Policy design and reforms
Promote targeted, portable benefits: Instead of tying benefits to a single employer, policies can allow workers to retain and move benefits as they change jobs, thereby supporting mobility without creating perverse incentives to stay in unproductive roles. See Portable benefits.
Expand access to retraining and skills development: Public–private partnerships that align training with employer needs help workers transition quickly into growing sectors, reducing long unemployment spells and increasing productivity. See Vocational education.
Improve hiring flexibility with safeguards: Instituting clear, predictable rules around hiring and firing while preserving basic protections can reduce job-search frictions and encourage firms to take calculated risks in expanding workforces. See Labor market regulation.
Combine wage support with work incentives: Where appropriate, combine wage floors or earnings supplements with activation policies that encourage job search, hours worked, and on-the-job learning. See Work incentive and Earned income tax credit.
Strengthen transparency and accountability: Clear enforcement, predictable adjudication, and accessible appeal mechanisms help both workers and firms navigate regulatory requirements without creating costly uncertainty. See Regulation.
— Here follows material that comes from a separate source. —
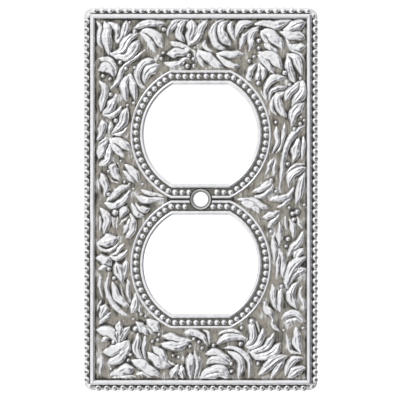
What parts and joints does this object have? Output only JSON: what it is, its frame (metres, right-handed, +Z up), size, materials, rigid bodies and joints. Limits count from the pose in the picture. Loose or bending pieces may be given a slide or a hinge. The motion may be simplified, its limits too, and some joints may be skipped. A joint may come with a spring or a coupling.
{
  "type": "duplex outlet wall plate cover",
  "caption": "Ornamental one-gang cover plate for a duplex receptacle, with beaded border, foliage field and beaded outlet surrounds.",
  "frame": {"origin": "on the axis of the centre screw hole, in the wall plane that the plate's rim bears on", "axes": "+X to the right and +Z up as the plate hangs on the wall, -Y out of the wall towards the viewer"},
  "size_m": [0.0698, 0.0055, 0.1142],
  "materials": {
    "pan": "cast zinc alloy with dark antique patina",
    "ornament": "antique silver plate, rubbed bright on the high points and dark in the recesses",
    "mouldings": "satin antique silver plate",
    "beads": "rubbed bright antique silver plate",
    "seat": "satin antique silver plate, countersunk"
  },
  "bodies": {
    "root": {"back_pan": "pan", "foliage_panel": "ornament", "fillet_top": "mouldings", "fillet_bottom": "mouldings", "fillet_left": "mouldings", "fillet_right": "mouldings", "bead_strip_top": "beads", "bead_strip_bottom": "beads", "bead_strip_left": "beads", "bead_strip_right": "beads", "corner_bead_top_left": "beads", "corner_bead_top_right": "beads", "corner_bead_bottom_left": "beads", "corner_bead_bottom_right": "beads", "upper_opening_lip": "mouldings", "lower_opening_lip": "mouldings", "upper_bead_ring": "beads", "lower_bead_ring": "beads", "upper_rim_wire": "mouldings", "lower_rim_wire": "mouldings", "screw_seat": "seat"}
  },
  "joints": []
}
International perspectives
A range of national approaches shows how different balances between flexibility and protection shape outcomes. The so-called flexible-security paradigm aims to maintain social safety nets while enabling firms to adjust workforces rapidly in response to demand. In some jurisdictions, this translates into streamlined EPL, robust retraining programs, and portable benefits; in others, it leads to more rigid systems with slower job-to-job transitions. See Labor market regulation in comparative context and Flexicurity for the broader framework.